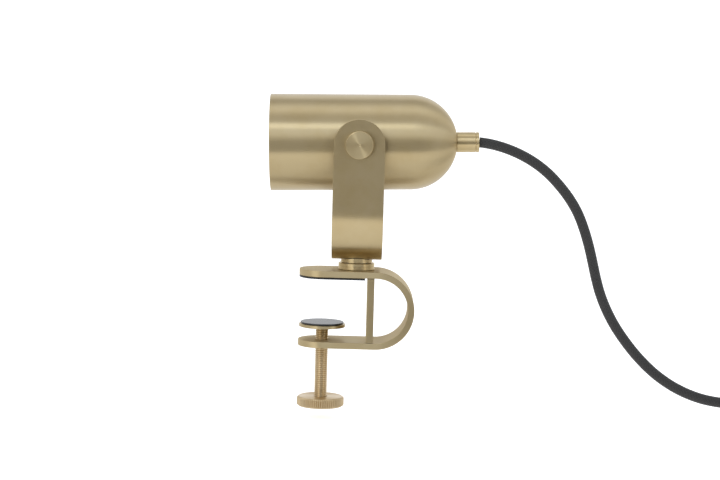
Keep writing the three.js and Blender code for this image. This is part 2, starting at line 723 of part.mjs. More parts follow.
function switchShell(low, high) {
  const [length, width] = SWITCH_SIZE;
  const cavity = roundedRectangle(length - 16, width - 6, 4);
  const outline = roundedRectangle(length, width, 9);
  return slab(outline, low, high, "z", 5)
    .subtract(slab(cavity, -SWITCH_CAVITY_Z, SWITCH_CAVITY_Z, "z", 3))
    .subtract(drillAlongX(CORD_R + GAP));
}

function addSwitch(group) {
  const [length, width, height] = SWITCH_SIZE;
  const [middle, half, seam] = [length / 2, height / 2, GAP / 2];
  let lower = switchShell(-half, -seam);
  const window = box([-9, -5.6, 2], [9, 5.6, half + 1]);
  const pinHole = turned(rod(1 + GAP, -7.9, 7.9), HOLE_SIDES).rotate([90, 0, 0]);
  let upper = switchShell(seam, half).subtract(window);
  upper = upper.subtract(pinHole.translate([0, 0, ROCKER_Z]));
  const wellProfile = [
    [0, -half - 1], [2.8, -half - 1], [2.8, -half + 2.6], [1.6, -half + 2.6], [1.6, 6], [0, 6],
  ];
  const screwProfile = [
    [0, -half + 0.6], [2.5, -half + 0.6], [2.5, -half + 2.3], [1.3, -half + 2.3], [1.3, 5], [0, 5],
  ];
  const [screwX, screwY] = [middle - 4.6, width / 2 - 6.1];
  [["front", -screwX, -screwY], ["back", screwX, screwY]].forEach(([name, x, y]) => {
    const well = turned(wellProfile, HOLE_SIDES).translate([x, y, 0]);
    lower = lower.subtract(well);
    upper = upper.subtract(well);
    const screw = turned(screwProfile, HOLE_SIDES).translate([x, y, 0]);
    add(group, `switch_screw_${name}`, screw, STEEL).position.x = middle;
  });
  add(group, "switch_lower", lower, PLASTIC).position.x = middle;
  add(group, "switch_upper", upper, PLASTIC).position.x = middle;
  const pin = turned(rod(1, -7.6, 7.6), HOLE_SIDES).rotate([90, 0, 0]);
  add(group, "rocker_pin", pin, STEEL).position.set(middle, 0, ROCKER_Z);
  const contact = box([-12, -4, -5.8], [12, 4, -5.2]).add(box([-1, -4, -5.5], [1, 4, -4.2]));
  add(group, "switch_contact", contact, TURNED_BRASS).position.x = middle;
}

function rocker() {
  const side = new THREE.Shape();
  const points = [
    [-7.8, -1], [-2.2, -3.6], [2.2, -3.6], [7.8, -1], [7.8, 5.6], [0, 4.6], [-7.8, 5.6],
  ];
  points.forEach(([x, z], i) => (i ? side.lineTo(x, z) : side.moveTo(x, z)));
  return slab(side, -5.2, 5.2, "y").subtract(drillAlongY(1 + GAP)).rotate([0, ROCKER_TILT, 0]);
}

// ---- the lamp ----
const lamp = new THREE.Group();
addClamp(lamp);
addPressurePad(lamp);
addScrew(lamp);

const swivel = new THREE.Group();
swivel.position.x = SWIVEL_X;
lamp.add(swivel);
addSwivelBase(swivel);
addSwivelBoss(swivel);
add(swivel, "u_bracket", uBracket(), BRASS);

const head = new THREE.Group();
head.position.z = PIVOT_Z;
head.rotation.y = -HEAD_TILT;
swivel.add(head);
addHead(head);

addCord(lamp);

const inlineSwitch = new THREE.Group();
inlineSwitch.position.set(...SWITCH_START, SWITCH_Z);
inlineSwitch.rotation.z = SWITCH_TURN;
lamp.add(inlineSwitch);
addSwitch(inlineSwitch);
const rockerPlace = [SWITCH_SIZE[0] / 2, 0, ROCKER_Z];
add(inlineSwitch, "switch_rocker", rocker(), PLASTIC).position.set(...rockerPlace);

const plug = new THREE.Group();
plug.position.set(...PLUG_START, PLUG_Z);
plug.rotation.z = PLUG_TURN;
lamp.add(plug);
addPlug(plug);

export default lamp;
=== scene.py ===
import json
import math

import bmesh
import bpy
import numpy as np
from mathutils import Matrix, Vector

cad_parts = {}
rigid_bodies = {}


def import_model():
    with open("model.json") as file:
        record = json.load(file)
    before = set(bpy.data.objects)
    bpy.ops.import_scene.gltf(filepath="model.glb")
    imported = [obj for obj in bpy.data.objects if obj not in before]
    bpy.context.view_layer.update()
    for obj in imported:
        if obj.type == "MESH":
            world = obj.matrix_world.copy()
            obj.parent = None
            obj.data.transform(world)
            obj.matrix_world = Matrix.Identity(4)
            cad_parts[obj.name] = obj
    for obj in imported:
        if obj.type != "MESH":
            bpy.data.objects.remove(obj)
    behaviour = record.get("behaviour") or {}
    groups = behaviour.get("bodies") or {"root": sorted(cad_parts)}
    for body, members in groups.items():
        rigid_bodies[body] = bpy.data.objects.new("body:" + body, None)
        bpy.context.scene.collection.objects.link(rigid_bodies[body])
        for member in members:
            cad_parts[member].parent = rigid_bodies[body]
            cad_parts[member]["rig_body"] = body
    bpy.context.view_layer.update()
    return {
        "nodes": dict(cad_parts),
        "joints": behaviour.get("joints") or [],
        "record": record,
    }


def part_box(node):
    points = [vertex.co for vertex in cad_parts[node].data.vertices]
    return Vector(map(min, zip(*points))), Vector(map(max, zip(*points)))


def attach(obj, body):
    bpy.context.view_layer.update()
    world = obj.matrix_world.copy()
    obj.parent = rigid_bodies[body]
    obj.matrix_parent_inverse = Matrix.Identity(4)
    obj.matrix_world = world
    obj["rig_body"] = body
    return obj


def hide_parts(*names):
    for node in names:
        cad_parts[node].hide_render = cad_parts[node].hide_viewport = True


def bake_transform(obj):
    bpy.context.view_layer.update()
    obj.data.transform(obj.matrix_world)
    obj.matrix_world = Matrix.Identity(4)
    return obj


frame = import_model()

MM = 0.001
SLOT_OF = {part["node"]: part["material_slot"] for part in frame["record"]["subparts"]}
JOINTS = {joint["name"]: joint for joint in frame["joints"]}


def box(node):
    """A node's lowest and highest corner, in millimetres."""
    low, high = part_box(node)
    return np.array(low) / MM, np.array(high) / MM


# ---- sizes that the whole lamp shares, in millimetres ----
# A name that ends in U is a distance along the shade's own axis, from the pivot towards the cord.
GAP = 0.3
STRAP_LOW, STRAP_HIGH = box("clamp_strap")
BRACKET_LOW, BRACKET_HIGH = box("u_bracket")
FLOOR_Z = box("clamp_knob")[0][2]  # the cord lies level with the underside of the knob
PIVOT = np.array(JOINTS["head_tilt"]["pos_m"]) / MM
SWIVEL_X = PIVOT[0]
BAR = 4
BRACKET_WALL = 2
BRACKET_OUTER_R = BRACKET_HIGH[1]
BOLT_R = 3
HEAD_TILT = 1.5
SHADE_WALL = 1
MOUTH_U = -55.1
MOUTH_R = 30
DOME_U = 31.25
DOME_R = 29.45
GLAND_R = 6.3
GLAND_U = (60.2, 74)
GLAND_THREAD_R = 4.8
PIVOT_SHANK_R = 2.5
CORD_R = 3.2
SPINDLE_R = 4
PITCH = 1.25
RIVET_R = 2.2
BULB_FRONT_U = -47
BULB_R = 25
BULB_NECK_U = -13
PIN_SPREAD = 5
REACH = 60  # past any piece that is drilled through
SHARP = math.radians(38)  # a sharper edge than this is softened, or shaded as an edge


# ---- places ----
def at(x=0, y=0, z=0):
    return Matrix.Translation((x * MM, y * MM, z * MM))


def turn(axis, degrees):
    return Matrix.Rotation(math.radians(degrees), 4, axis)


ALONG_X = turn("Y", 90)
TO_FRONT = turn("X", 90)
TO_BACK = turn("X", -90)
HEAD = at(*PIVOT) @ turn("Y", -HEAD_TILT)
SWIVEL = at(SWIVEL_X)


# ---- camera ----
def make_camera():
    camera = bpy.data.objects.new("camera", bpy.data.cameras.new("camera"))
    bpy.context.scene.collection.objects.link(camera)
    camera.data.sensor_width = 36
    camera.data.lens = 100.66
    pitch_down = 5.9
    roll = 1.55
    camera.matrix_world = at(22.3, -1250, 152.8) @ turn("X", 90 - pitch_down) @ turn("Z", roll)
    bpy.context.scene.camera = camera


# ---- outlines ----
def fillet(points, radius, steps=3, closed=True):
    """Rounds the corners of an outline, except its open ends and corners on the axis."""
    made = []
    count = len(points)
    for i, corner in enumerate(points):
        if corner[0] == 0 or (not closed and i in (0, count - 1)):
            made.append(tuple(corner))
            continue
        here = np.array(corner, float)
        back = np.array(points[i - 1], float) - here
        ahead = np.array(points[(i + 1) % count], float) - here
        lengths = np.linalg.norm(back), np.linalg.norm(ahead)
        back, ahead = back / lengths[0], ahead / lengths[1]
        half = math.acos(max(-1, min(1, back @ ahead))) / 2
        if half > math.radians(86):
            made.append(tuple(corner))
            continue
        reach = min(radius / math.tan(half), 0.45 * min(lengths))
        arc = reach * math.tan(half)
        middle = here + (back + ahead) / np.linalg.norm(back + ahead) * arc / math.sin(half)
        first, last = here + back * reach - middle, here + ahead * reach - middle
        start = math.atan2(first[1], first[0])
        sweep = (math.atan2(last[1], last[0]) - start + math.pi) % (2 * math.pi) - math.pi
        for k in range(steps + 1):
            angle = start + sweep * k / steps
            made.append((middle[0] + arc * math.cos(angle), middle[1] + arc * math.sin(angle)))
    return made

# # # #

### TASK INSTRUCTIONS
Pull out each line holding the string "points".

### OUTPUT FOR THIS TASK
  const points = [
  points.forEach(([x, z], i) => (i ? side.lineTo(x, z) : side.moveTo(x, z)));
    points = [vertex.co for vertex in cad_parts[node].data.vertices]
    return Vector(map(min, zip(*points))), Vector(map(max, zip(*points)))
def fillet(points, radius, steps=3, closed=True):
    count = len(points)
    for i, corner in enumerate(points):
        back = np.array(points[i - 1], float) - here
        ahead = np.array(points[(i + 1) % count], float) - here